Cet état des esprits en Moldo-Valachie est d’une importance considérable pour le présent et pour l’avenir de la Turquie d’Europe. Soit que la Russie la menace un jour, la force en main, ou s’applique à la ruiner sourdement par les influences morales du panslavisme, les Moldo-Valaques sont pour la Turquie sur le Danube un rempart à la fois matériel et moral. Si l’on considère que les Bessarabes occupent tout le territoire compris entre le Dniester et les embouchures du Danube, et que d’ailleurs la route ordinaire de Moscou en Bulgarie et à Constantinople traverse la Moldavie et la Valachie, on voit que les Russes ne peuvent franchir le Danube sans passer par-dessus le corps des cinq millions de Roumains de ces trois provinces.
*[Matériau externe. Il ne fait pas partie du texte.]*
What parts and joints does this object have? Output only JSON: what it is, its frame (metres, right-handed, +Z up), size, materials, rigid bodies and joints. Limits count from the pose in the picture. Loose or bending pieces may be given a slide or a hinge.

Depuis que la Pologne a succombé et qu’elle a cessé d’être militairement à l’avant-garde de la Turquie comme de l’Occident, les Moldo-Valaques sont donc les premiers en ligne pour la défense de l’empire turc, et le roumanisme se trouve l’adversaire naturel des Russes, l’allié nécessaire de quiconque, peuple ou gouvernement, veut empêcher le panslavisme de dompter ou de tromper les Slaves de l’Autriche et de la Turquie. Réunis aux Magyares de la Hongrie, avec lesquels ils forment douze millions d’hommes, les Roumains sont répandus de l’est à l’ouest, de la mer Noire aux portes de Vienne, sur un front de bataille qui, appuyant le tchékisme, fortifiant l’illyrisme dans le sentiment de son individualité et dans sa crainte des Russes, protège encore ce qui reste aujourd’hui de la race ottomane.

Cette position des principautés et l’attitude prise par les Moldo-Valaques depuis quelques années devraient sans contredit assurer à ces peuples l’attention et la bienveillance de la Turquie et des états de l’Europe occidentale, engagés avec elle dans cette question d’Orient, tant de fois traitée et jamais résolue. Et cependant que se passe-t-il sous nos yeux ? C’est que les Turcs, qui trouvent dans les Moldo-Valaques des vassaux d’une fidélité éprouvée, laissent la diplomatie russe ourdir à plaisir ses intrigues au milieu des principautés, se font quelquefois ses instrumens et se prêtent eux-mêmes, par négligence, à des actes destructifs de leur suzeraineté. D’un autre côté, la France et l’Angleterre, trop peu instruites peut-être des véritables ressources de la Turquie, ne songent nullement à empêcher les Moldo-Valaques d’être protégés ; elles les voient sans émotion dépensant une activité précieuse, digne d’un autre objet, à repousser un protectorat contraire à l’esprit et à la lettre des traités, et semblent ne pas comprendre encore que ces peuples délaissés luttent dans l’intérêt de tout l’Orient.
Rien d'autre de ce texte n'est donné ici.